David French wrote something similar in the National Review. "Leave the trolls alone. Let the radicals rant," he said. "Then, rebut the bad speech with better speech, or -- sometimes better yet -- rebut it with silence. Does anyone really care what Randa Jarrar thinks of Barbara Bush? Or is she now mainly useful as a foil, as clickbait, as the latest pawn in the culture war? I think we know the answer."

Put far less eloquently, the message seems to be, “Professors are going to say bad things. They don’t all have to become national news stories.” (Yes, Inside Higher Ed is a national news outlet. Irony noted.)

Reichman said he understood the argument but didn’t agree, because professors under attack need support. And it’s true that scores of professors have faced death threats in recent months for their public utterances.
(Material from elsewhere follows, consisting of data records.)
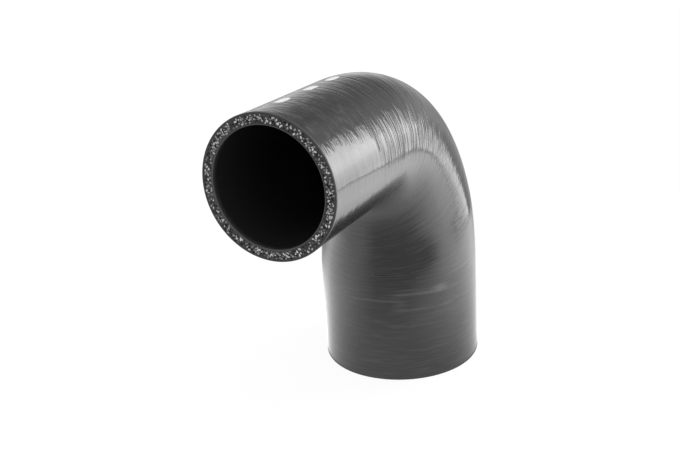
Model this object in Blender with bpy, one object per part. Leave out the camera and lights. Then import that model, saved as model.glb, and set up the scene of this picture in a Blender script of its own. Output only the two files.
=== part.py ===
"""Silicone reducer elbow hose: one moulded, fabric-reinforced tube bent through a right angle.

Metres, +Z up. The hose stands on its larger cut end, and its smaller end opens towards -Y. The origin is the
middle of the underside of its bounding box.
"""

import math

import bmesh
import bpy
from mathutils import Vector

# Bores and wall, as such a hose is sold by: the pipe that each end slides over, and the rubber round it.
LOWER_BORE = 0.070
UPPER_BORE = 0.051
WALL = 0.0052

# The route: a straight leg, a bend and a straight leg, at a right angle. The throat is the inside of the bend.
LOWER_LEG = 0.0820
UPPER_LEG = 0.0664
THROAT_RADIUS = 0.0120

# From side to side the hose begins to narrow this far below the bend, and it narrows most steeply at this share of
# the way from there to the upper leg.
NARROWING_LEAD = 0.0340
STEEPEST_SHARE = 0.3

# The knife-cut ends have a hair's breadth broken off their edges.
EDGE_BREAK = 0.0003

# Facets.
SIDES = 60
BEND_STEPS = 32

# The finish.
RUBBER_BLACK = (0.020, 0.020, 0.021, 1.0)
RUBBER_ROUGHNESS = 0.35

LOWER_OUTER_RADIUS = LOWER_BORE / 2 + WALL
UPPER_OUTER_RADIUS = UPPER_BORE / 2 + WALL
QUARTER_TURN = math.pi / 2

# The middle of the throat's arc, where the lower leg ends and the upper leg begins.
PIVOT = Vector((0.0, -LOWER_OUTER_RADIUS - THROAT_RADIUS, LOWER_LEG))


def guide_point(progress, reach, rise):
    """A point on the throat's line or the back's, from the pivot, this share of the way through the narrowing.

    Each line is straight up the lower leg and then a quarter of an ellipse, this far across from the pivot where it
    leaves the lower leg and this far up where it meets the upper one. It is followed without a jump in pace.
    """
    straight_share = NARROWING_LEAD / (NARROWING_LEAD + rise * QUARTER_TURN)
    if progress < straight_share:
        return Vector((0.0, reach, NARROWING_LEAD * (progress / straight_share - 1.0)))
    angle = QUARTER_TURN * (progress - straight_share) / (1.0 - straight_share)
    return Vector((0.0, reach * math.cos(angle), rise * math.sin(angle)))


def eased(progress):
    """How much of the narrowing is done: it starts gently, is soon steepest, and runs out slowly."""
    if progress < STEEPEST_SHARE:
        return progress ** 2 / STEEPEST_SHARE
    return 1.0 - (1.0 - progress) ** 2 / (1.0 - STEEPEST_SHARE)


def section(station, depth):
    """The middle of the section at a station, and half its size along the bend's plane and across it.

    The depth is how far under the outer skin it is drawn: nothing for the outside, the wall for the bore.
    """
    progress, along_leg = station
    throat_offset = THROAT_RADIUS + depth
    throat = guide_point(progress, throat_offset, throat_offset)
    back_reach = throat_offset + 2.0 * (LOWER_OUTER_RADIUS - depth)
    back_rise = throat_offset + 2.0 * (UPPER_OUTER_RADIUS - depth)
    back = guide_point(progress, back_reach, back_rise)
    narrowing = (LOWER_OUTER_RADIUS - UPPER_OUTER_RADIUS) * eased(progress)
    half_width = Vector((LOWER_OUTER_RADIUS - depth - narrowing, 0.0, 0.0))
    return PIVOT + (throat + back) / 2.0 + along_leg, (back - throat) / 2.0, half_width


def stations():
    """Where the hose's section is drawn: the share of the way through the narrowing, and the way along a leg."""
    below = LOWER_LEG - NARROWING_LEAD
    lower_leg = [(0.0, Vector((0.0, 0.0, -drop))) for drop in (below, below - EDGE_BREAK)]
    bend = [(step / BEND_STEPS, Vector()) for step in range(BEND_STEPS + 1)]
    upper_leg = [(1.0, Vector((0.0, -run, 0.0))) for run in (UPPER_LEG - EDGE_BREAK, UPPER_LEG)]
    return lower_leg + bend + upper_leg


def profile():
    """(station, depth) of every ring, up the bore, across the upper cut end, down the outside and back."""
    lower_cut, *between, upper_cut = stations()
    bore = [(station, WALL) for station in between]
    outside = [(station, 0.0) for station in reversed(between)]
    break_depths = (WALL - EDGE_BREAK, EDGE_BREAK)
    across_upper_cut = [(upper_cut, depth) for depth in break_depths]
    across_lower_cut = [(lower_cut, depth) for depth in reversed(break_depths)]
    return bore + across_upper_cut + outside + across_lower_cut


def add_ring(mesh, station, depth):
    """The vertices of one section."""
    centre, half_depth, half_width = section(station, depth)
    ring = []
    for side in range(SIDES):
        angle = 2 * math.pi * side / SIDES
        ring.append(mesh.verts.new(centre + half_width * math.cos(angle) + half_depth * math.sin(angle)))
    return ring


def join_rings(mesh, first, second):
    """A band of quads between two neighbouring rings."""
    for side in range(SIDES):
        following = (side + 1) % SIDES
        mesh.faces.new((first[side], second[side], second[following], first[following]))


def rubber():
    material = bpy.data.materials.new("black_silicone")
    material.use_nodes = True
    shader = material.node_tree.nodes["Principled BSDF"]
    shader.inputs["Base Color"].default_value = RUBBER_BLACK
    shader.inputs["Roughness"].default_value = RUBBER_ROUGHNESS
    shader.inputs["Metallic"].default_value = 0.0
    return material


def elbow_hose():
    """The hose's wall as one closed skin of rings, set so that the origin is under the middle of its box."""
    mesh = bmesh.new()
    rings = [add_ring(mesh, station, depth) for station, depth in profile()]
    for first, second in zip(rings, rings[1:] + rings[:1]):
        join_rings(mesh, first, second)
    bmesh.ops.recalc_face_normals(mesh, faces=mesh.faces)

    data = bpy.data.meshes.new("elbow_hose")
    mesh.to_mesh(data)
    mesh.free()
    data.materials.append(rubber())
    data.shade_smooth()
    data.set_sharp_from_angle(angle=math.radians(40))

    hose = bpy.data.objects.new("elbow_hose", data)
    bpy.context.scene.collection.objects.link(hose)
    nearest = min(vertex.co.y for vertex in data.vertices)
    furthest = max(vertex.co.y for vertex in data.vertices)
    hose.location.y = -(nearest + furthest) / 2
    return hose


for leftover in list(bpy.data.objects):
    bpy.data.objects.remove(leftover)

elbow_hose()
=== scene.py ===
"""The looks of the silicone reducer elbow hose, in metres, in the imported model's frame."""

import math

import bpy
from mathutils import Matrix, Vector


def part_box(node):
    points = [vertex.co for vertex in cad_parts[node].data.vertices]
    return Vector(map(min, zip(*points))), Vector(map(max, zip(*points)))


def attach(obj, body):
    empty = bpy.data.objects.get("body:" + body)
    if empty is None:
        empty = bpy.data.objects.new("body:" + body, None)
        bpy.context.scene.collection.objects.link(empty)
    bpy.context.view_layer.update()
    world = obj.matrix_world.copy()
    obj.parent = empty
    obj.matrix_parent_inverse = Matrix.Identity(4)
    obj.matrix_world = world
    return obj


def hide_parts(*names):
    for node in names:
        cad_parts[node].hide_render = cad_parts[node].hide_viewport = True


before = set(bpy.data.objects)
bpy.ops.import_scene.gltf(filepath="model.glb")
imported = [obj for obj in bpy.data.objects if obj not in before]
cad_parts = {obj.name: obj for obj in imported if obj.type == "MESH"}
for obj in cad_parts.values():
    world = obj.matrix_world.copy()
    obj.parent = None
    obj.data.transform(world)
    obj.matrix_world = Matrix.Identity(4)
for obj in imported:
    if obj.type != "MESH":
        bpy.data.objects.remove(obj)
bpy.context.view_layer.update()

# The hose's sizes
HOSE_LOW, HOSE_HIGH = (Vector(corner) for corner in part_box("elbow_hose"))
LOWER_RADIUS = (HOSE_HIGH.x - HOSE_LOW.x) / 2
UPPER_RADIUS = 0.0307
WALL = 0.0052
THROAT_RADIUS = 0.0120
LOWER_LEG = 0.0820
UPPER_LEG = 0.0664
NARROWING_LEAD = 0.0340
STEEPEST_SHARE = 0.3
LOWER_AXIS_Y = HOSE_HIGH.y - LOWER_RADIUS
PIVOT_Y = HOSE_LOW.y + UPPER_LEG
QUARTER_TURN = math.pi / 2

# Travel is counted in metres up the hose, from the lower cut end. The narrowing is given this much of it.
NARROWING_START = LOWER_LEG - NARROWING_LEAD
NARROWING_RUN = 0.130
NARROWING_END = NARROWING_START + NARROWING_RUN
UPPER_END = NARROWING_END + UPPER_LEG

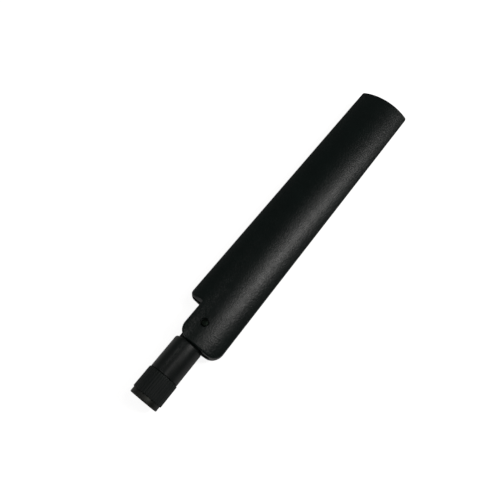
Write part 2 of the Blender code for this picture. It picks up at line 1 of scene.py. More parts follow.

Jarrar appears to at least have the support of her faculty union. Diane Blair, a professor of communication at Fresno State and president of the campus chapter of the California Faculty Association, said Monday via email that Jarrar was speaking “to a matter of public concern from her own personal Twitter account. Our [union] supports faculty members' right of free speech in their capacity as individual citizens, and we also expect that any employment decision made by the administration would comply with these First Amendment rights.”

Free speech protections “mean very little if they are only considered when advancing ideas and sentiments that are widely accepted and uncontroversial; the real value comes when there is disagreement and even offense and provocation,” Blair said.